[Raw records]

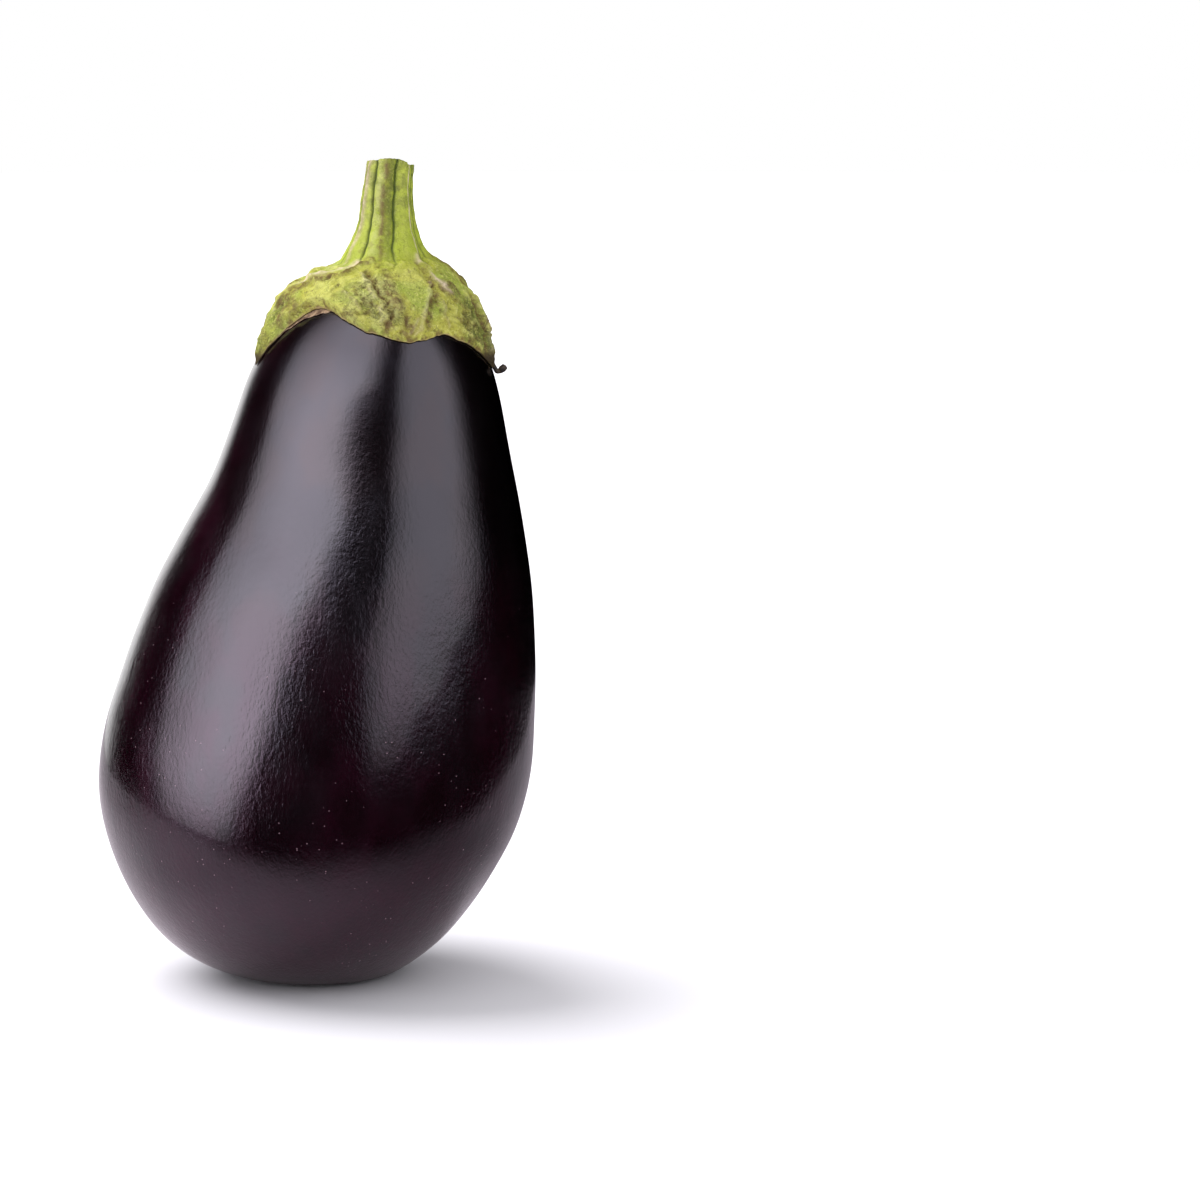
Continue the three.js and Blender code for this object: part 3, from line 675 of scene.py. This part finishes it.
def calyx_rings():
    angle, edge = cap_columns()
    columns = len(angle)

    def skirt(reach):
        """Share of the way down to the edge, and heights over the fruit of both faces."""
        share = np.maximum(0, (reach - CAP_REACH) / (edge - CAP_REACH))
        below = GAP + (EDGE_GAP - GAP) * smooth(0.3, 1, share)
        outer = GAP + plain_thickness(reach)
        outer = outer + (EDGE_HEIGHT - outer) * smooth(RIM_STARTS, 1.03, share)
        return share, below, outer

    cut_height, _, cut_middle = STEM_STATIONS[0]
    stations = []
    for i, (z, r, x) in enumerate(STEM_STATIONS):
        cut = 0 * angle
        if i == 0:
            cut = np.interp(np.degrees(angle), *np.array(CUT_TOPS).T, period=360)
            cut = cut - CUT_SLANT * np.cos(angle)
            cut = cut - CUT_BACKWARD * (1 + np.sin(angle)) + CUT_UNEVEN * np.sin(angle * 31)
        y = r * np.sin(angle) + STEM_BACKWARD * smooth(STEM_FOOT, cut_height, z)
        stations.append(np.stack([x + r * np.cos(angle), y, z + cut], -1))
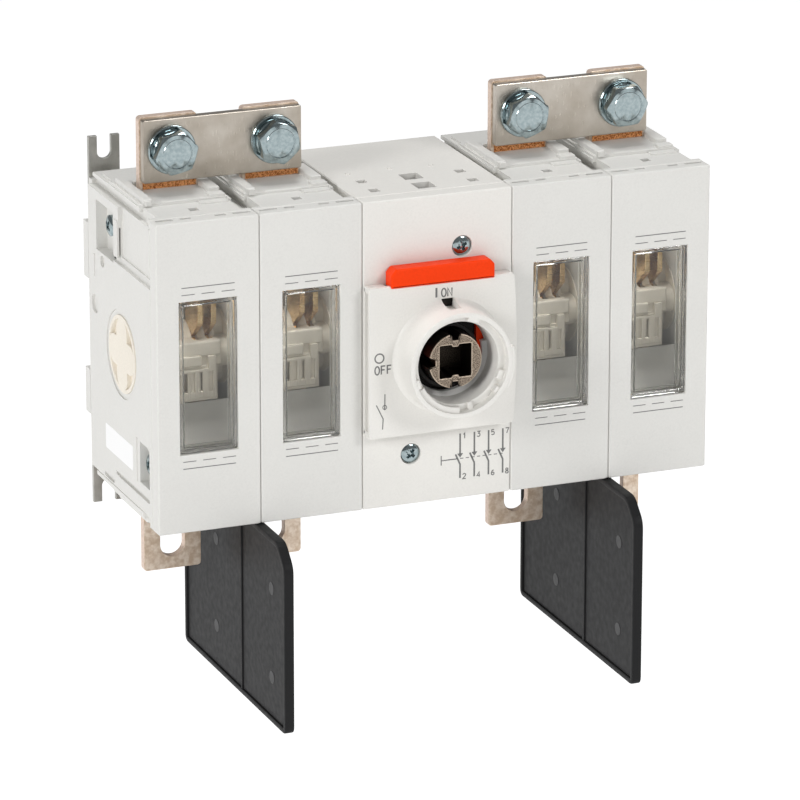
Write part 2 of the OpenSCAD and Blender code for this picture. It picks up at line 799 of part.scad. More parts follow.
// Shaft lock: front bar and two legs beside the coupler
module shaft_lock()
    color([0.98, 0.30, 0.07])
        union() {
            block([bar_x - bar_w / 2, bezel_y - 1, bar_z], [bar_x + bar_w / 2, face_y - 0.3, bar_z + bar_h], 1.2);
            for (s = [-1, 1])
                translate([drive_x, 0, 0])
                    side_of(s)
                        block([lock_gap, lock_y0, axis_z - 8 - lock_travel], [lock_gap + leg_w, lock_y0 + lock_t, bar_z + 2]);
        }

// ---- Fasteners -----------------------------------------------------------

// Cross recess in a screw head that faces the front
module cross_recess(y0, deep, reach, w)
    for (a = [0, 90])
        rotate([0, a, 0]) block([-reach, y0 - 1, -w / 2], [reach, y0 + deep, w / 2]);

// Screws that hold the mechanism cover
module front_screws()
    color(zinc)
        for (p = screw_pos)
            translate([p.x, 0, p.y])
                difference() {
                    union() {
                        rod_y(screw_head_d / 2, face_y + 0.2, face_y + 3);
                        rod_y(screw_d / 2, face_y + 2, split_y + 6);
                    }
                    cross_recess(face_y + 0.2, 1.6, 2.6, 1);
                }

// Rods through all the modules, with a pan head on the left
module tie_rods()
    color(zinc)
        for (k = [0, 1])
            translate([0, tie_pos[k].x, tie_pos[k].y]) {
                seat = half_w - seam / 2 - tie_recess;
                rod_x(tie_head_d / 2, -seat - tie_head_t, -seat);
                rod_x(tie_d / 2, -seat - 1, k == 0 ? seat + tie_head_t + 0.5 : half_w + 3.2);
            }

// Hexagon nuts on the right-hand ends of the rods
module tie_nuts()
    color(zinc)
        for (k = [0, 1]) {
            x0 = k == 0 ? half_w - seam / 2 - tie_recess : half_w - seam / 2 - 1;
            translate([x0, tie_pos[k].x, tie_pos[k].y])
                rotate([0, 90, 0])
                    difference() {
                        cylinder(d = tie_nut_d, h = tie_head_t, $fn = 6);
                        translate([0, 0, -1]) cylinder(r = tie_d / 2 + 0.05, h = tie_head_t + 2);
                    }
        }

// Screws that fix the terminals to their seats
module terminal_screws()
    color(zinc)
        for (n = POLES)
            translate([pole_x(n), 0, 0])
                both_ends()
                    translate([0, 0, seat_z])
                        difference() {
                            union() {
                                rod_y(seat_screw_d * 0.85, term_y - 3.4, term_y);
                                rod_y(seat_screw_d / 2 - 0.05, term_y - 1, term_back + 9.5);
                            }
                            cross_recess(term_y - 3.4, 2, 3, 1.1);
                        }

// Jumper bar between the tops of two neighbouring poles
module jumper_bar(a, b)
    color(tin)
        difference() {
            block([pole_x(a) - jumper_over, jumper_y, jumper_z - jumper_h / 2],
                [pole_x(b) + jumper_over, term_y, jumper_z + jumper_h / 2], 0.5);
            for (n = [a, b])
                translate([pole_x(n), 0, bolt_z]) rod_y(slot_w / 2, jumper_y - 1, term_y + 1);
        }

// Hexagon bolts of the upper terminals
module terminal_bolts()
    color(zinc)
        for (n = POLES)
            translate([pole_x(n), 0, bolt_z]) {
                under = jumper_y - washer_t;
                translate([0, under, 0]) rotate([90, 0, 0])
                    intersection() {
                        cylinder(d = bolt_af / cos(30), h = head_t, $fn = 6);
                        cylinder(r1 = bolt_af * 0.66, r2 = bolt_af * 0.66 - head_t * 0.27, h = head_t);
                    }
                rod_y(bolt_d / 2, under - 0.5, term_back + washer_t + nut_t + 2);
            }

// Flat washers in front of the jumpers and behind the terminals
module terminal_washers()
    color(zinc)
        for (n = POLES)
            translate([pole_x(n), 0, bolt_z])
                difference() {
                    union() {
                        rod_y(washer_d / 2, jumper_y - washer_t, jumper_y);
                        rod_y(washer_d / 2, term_back, term_back + washer_t);
                    }
                    rod_y(bolt_d / 2 + 0.3, jumper_y - washer_t - 1, term_back + washer_t + 1);
                }

module terminal_nuts()
    color(zinc)
        for (n = POLES)
            translate([pole_x(n), term_back + washer_t + nut_t, bolt_z])
                rotate([90, 0, 0])
                    difference() {
                        cylinder(d = bolt_af / cos(30), h = nut_t, $fn = 6);
                        translate([0, 0, -1]) cylinder(r = bolt_d / 2 + 0.05, h = nut_t + 2);
                    }

// ---- Barriers and mounting -------------------------------------------------

// Phase barrier: ribbed sheet with a head that slides in the slot between two poles
module phase_barrier(x) {
    front = face_y - barrier_out;
    back = -1;
    foot = -top_z - barrier_h;
    t = barrier_t / 2;
    color([0.24, 0.24, 0.25])
        translate([x, 0, 0]) {
            intersection() {
                block([-t, front, foot], [t, back, -top_z - 0.3]);
                barrier_outline(front, back, foot, 6);
            }
            difference() {
                intersection() {
                    block([-t - 0.7, front, foot], [t + 0.7, back, -top_z - 0.3]);
                    barrier_outline(front, back, foot, 6);
                }
                block([-t - 1, front + 2.4, foot + 2.4], [t + 1, back - 2.4, -top_z]);
            }
            block([-t - 0.7, face_y + 20, foot + 1], [t + 0.7, face_y + 22, -top_z - 0.3]);
            y0 = face_y + tee_front + 1;
            block([-t, y0, -top_z - 1], [t, back_y - 1, -top_z + tee_deep - 0.3]);
            block([-tee_half + 0.5, y0, -top_z + tee_lip + 0.2], [tee_half - 0.5, back_y - 1, -top_z + tee_deep - 0.3]);
        }
}

// Outline of a barrier with round lower corners
module barrier_outline(y0, y1, z0, r)
    rotate([90, 0, 90])
        translate([0, 0, -5])
            linear_extrude(10) {
                translate([y0 + r, z0]) square([y1 - y0 - 2 * r, barrier_h]);
                translate([y0, z0 + r]) square([y1 - y0, barrier_h - r]);
                for (y = [y0 + r, y1 - r])
                    translate([y, z0 + r]) circle(r);
            }

// Slotted steel forks at the four corners
module mounting_forks()
    color([0.42, 0.43, 0.44])
        for (s = [-1, 1])
            side_of(s)
                both_ends()
                    translate([fork_x, 0, 0])
                        difference() {
                            block([-fork_w / 2, -fork_t, fork_foot_z], [fork_w / 2, 0, top_z + fork_out + fork_tip]);
                            slot_y(fork_slot, top_z + fork_out, top_z + fork_out + fork_tip + 5, -fork_t - 1, 1);
                            translate([0, 0, fork_hole_z]) {
                                rod_y(fork_screw_d / 2 + 0.2, -fork_t - 1, 1);
                                rotate([-90, 0, 0]) translate([0, 0, -fork_t])
                                    cylinder(r1 = fork_screw_d / 2 + 0.2, r2 = fork_screw_d / 2 + 2, h = fork_t + eps);
                            }
                        }

// Countersunk screws that fix the forks to the feet
module fork_screws()
    color(zinc)
        for (s = [-1, 1])
            side_of(s)
                both_ends()
                    translate([fork_x, 0, fork_hole_z])
                        difference() {
                            union() {
                                rod_y(fork_screw_d / 2, back_y - 1.5, -0.5);
                                rotate([-90, 0, 0]) translate([0, 0, -fork_t + 0.1])
                                    cylinder(r1 = fork_screw_d / 2, r2 = fork_screw_d / 2 + 1.7, h = fork_t - 0.3);
                            }
                            for (a = [0, 90])
                                rotate([0, a, 0]) block([-2.2, -1.4, -0.4], [2.2, 1, 0.4]);
                        }

pole_housing(1);  // pole_housing_1
pole_housing(2);  // pole_housing_2
pole_housing(3);  // pole_housing_3
pole_housing(4);  // pole_housing_4
pole_cover(1);  // pole_cover_1
pole_cover(2);  // pole_cover_2
pole_cover(3);  // pole_cover_3
pole_cover(4);  // pole_cover_4
window(1);  // window_1
window(2);  // window_2
window(3);  // window_3
window(4);  // window_4
line_terminal(1);  // line_terminal_1
line_terminal(2);  // line_terminal_2
line_terminal(3);  // line_terminal_3
line_terminal(4);  // line_terminal_4
load_terminal(1);  // load_terminal_1
load_terminal(2);  // load_terminal_2
load_terminal(3);  // load_terminal_3
load_terminal(4);  // load_terminal_4
rotor(1);  // rotor_1
rotor(2);  // rotor_2
rotor(3);  // rotor_3
rotor(4);  // rotor_4
moving_contacts(1);  // moving_contacts_1
moving_contacts(2);  // moving_contacts_2
moving_contacts(3);  // moving_contacts_3
moving_contacts(4);  // moving_contacts_4
arc_chutes(1);  // arc_chutes_1
arc_chutes(2);  // arc_chutes_2
arc_chutes(3);  // arc_chutes_3
arc_chutes(4);  // arc_chutes_4
contact_shaft();
output_gear();
drive_gear();
shaft_coupler();
coupler_pin();
torsion_spring();
mechanism_housing();
mechanism_cover();
handle_bezel();
shaft_lock();
front_screws();
tie_rods();
tie_nuts();
terminal_screws();
jumper_bar(1, 2);  // jumper_bar_left
jumper_bar(3, 4);  // jumper_bar_right
terminal_bolts();
terminal_washers();
terminal_nuts();
phase_barrier(joint_x[0]);  // phase_barrier_left
phase_barrier(joint_x[1]);  // phase_barrier_right
mounting_forks();
fork_screws();
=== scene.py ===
"""Looks of a four-pole load-break switch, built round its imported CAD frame.

The helpers work in millimetres in the row frame (+X right, front at -Y, +Z up);
a mesh is turned into metres when it is built. Every piece rides on a CAD body.
"""

import logging
import math
from dataclasses import dataclass
from enum import Enum

import bmesh
import bpy
import numpy as np
from mathutils import Matrix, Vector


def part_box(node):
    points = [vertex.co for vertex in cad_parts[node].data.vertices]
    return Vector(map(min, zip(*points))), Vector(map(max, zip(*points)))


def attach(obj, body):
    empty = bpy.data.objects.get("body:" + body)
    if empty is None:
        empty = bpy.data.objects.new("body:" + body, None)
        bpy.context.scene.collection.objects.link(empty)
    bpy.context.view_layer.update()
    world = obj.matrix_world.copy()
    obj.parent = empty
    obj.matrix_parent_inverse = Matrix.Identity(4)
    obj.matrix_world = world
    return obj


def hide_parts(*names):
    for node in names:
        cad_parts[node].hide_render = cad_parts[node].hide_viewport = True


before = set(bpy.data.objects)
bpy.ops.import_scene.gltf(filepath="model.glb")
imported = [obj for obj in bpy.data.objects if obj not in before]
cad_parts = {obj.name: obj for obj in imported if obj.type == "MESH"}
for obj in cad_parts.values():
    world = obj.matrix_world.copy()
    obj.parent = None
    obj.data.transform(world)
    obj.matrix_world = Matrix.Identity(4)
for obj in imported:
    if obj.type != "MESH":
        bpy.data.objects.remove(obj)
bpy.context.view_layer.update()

LOG = logging.getLogger("switch")
TAU = 2 * math.pi
METRES = 1e-3
POLES = (1, 2, 3, 4)
POLE_X = {1: -103.0, 2: -57.0, 3: 57.0, 4: 103.0}
FACE_Y = -93.0
AXIS_Z = -1.0
DRIVE_X = 2.0
BEZEL_Y = -100.0
RIM_Y = -116.0
SAME_POINT = 2e-6

Pair = tuple[float, float]
Triple = tuple[float, float, float]
Color = Triple


class Plane(Enum):
    """The plane that an outline is drawn in; its depth runs along the third axis."""

    XZ = 0
    YZ = 1
    XY = 2


class Body(Enum):
    """The rigid bodies of the CAD frame."""

    ROOT = "root"
    DRIVE = "drive"
    ROTOR = "contact_rotor"
    LOCK = "lock"


# ---------------------------------------------------------------- outlines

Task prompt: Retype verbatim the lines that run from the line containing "Write part 2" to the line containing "rotate([0, a, 0]) block([-reach, y0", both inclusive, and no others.

Response to this task:
Write part 2 of the OpenSCAD and Blender code for this picture. It picks up at line 799 of part.scad. More parts follow.
// Shaft lock: front bar and two legs beside the coupler
module shaft_lock()
    color([0.98, 0.30, 0.07])
        union() {
            block([bar_x - bar_w / 2, bezel_y - 1, bar_z], [bar_x + bar_w / 2, face_y - 0.3, bar_z + bar_h], 1.2);
            for (s = [-1, 1])
                translate([drive_x, 0, 0])
                    side_of(s)
                        block([lock_gap, lock_y0, axis_z - 8 - lock_travel], [lock_gap + leg_w, lock_y0 + lock_t, bar_z + 2]);
        }

// ---- Fasteners -----------------------------------------------------------

// Cross recess in a screw head that faces the front
module cross_recess(y0, deep, reach, w)
    for (a = [0, 90])
        rotate([0, a, 0]) block([-reach, y0 - 1, -w / 2], [reach, y0 + deep, w / 2]);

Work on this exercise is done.